Advanced NetFlow Reporting
With the flow customer base educated on the limitations of NetFlow, there is now an expanded demand for more details. This, combined with the desire from hardware vendors to export additional packet details, has led to an emerging next generation NetFlow. To meet the demands, Cisco’s NetFlow v9 was developed to be extendable for new packet details (i.e. elements) such as VoIP Jitter, Packet loss, URLs, etc. With NetFlow v9, not only are new elements possible, the fields used for the aggregation of packets (i.e. the tuple) can easily be defined to meet the needs of the end user.
Many of the existing Cisco routers sold over the last several years can be upgraded to support these new technologies. When enabled, the CPU impact can be increased to as high as 25 percent. For enterprises with limited network monitoring budget, investing in refurbished Cisco hardware is an option. This would require the network administrator to get familiarized with setting up Flexible NetFlow.

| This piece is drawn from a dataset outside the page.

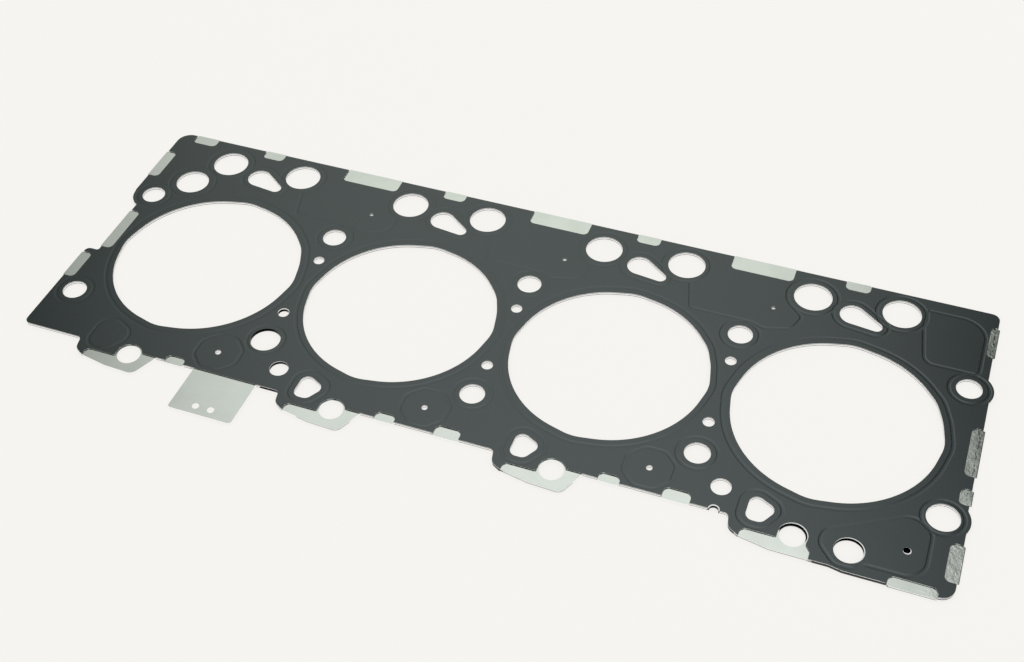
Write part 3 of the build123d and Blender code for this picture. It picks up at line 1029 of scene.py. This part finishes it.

Obviously less details are available for reporting when a shorter tuple is used, however, the flexible nature of NetFlow v9 allows it to cater to the individual needs of each business. Hence this has given birth to a new name “Flexible NetFlow” which is really an extension of NetFlow v9 and not a new version.
Although Cisco NetFlow interoperates with other vendors, the limitations of NetFlow v9 left it somewhat closed to outside vendors in need of exporting new elements. This led Cisco to recommend NetFlow v9 to be primarily used for the proposed standard — Internet Protocol Flow Information Export (IPFIX). With this, when a router, switch or other hardware claims support for SNMP, many consumers expect support for most of MIB2.
MIB2 details include sysName, sysUpTime and SysContact which pretty much all vendors supporting SNMP support. Details on the configuration of the hardware are different per vendor and are not kept in MIB2 rather they are stored in the enterprise MIB. The same holds true when a vendor supports NetFlow or IPFIX. Similar to SNMP, IPFIX allows common elements like MIB2 to be exported in the same format by all vendors. It also allows for extensions (i.e. Enterprise MIBs) empowering vendors like SonicWALL to export additional elements such as URLs, performance metrics, security threat messages, packet captures, Caller ID and the like.
The need for additional ‘new’ information elements exported in flows has been driven by a number of different factors including:
- The change in the nature of traffic that network administrators want to observe (e.g. smart phones, VPNs, WAN compression, multicasts)
- Today’s applications sharing the same ports (e.g. TCP port 80) and driving hardware to perform deep packet inspection (e.g. Cisco NBAR) to identify actual applications such as BitTorrent, Webex, Skype, etc.
- Difficulty with troubleshooting performance issues when limited to NetFlow v5 fields which don’t include details on jitter, TCP latency or packet loss
Next generation flow exports change the competitive field for both flow exporters and flow reporting tools because it is no longer a game of who supports NetFlow or IPFIX. Today’s leading flow vendors can be differentiated by exporting something new that makes traffic and security management easier and more insightful for emerging technologies such as smart phones, VPNs and VoIP.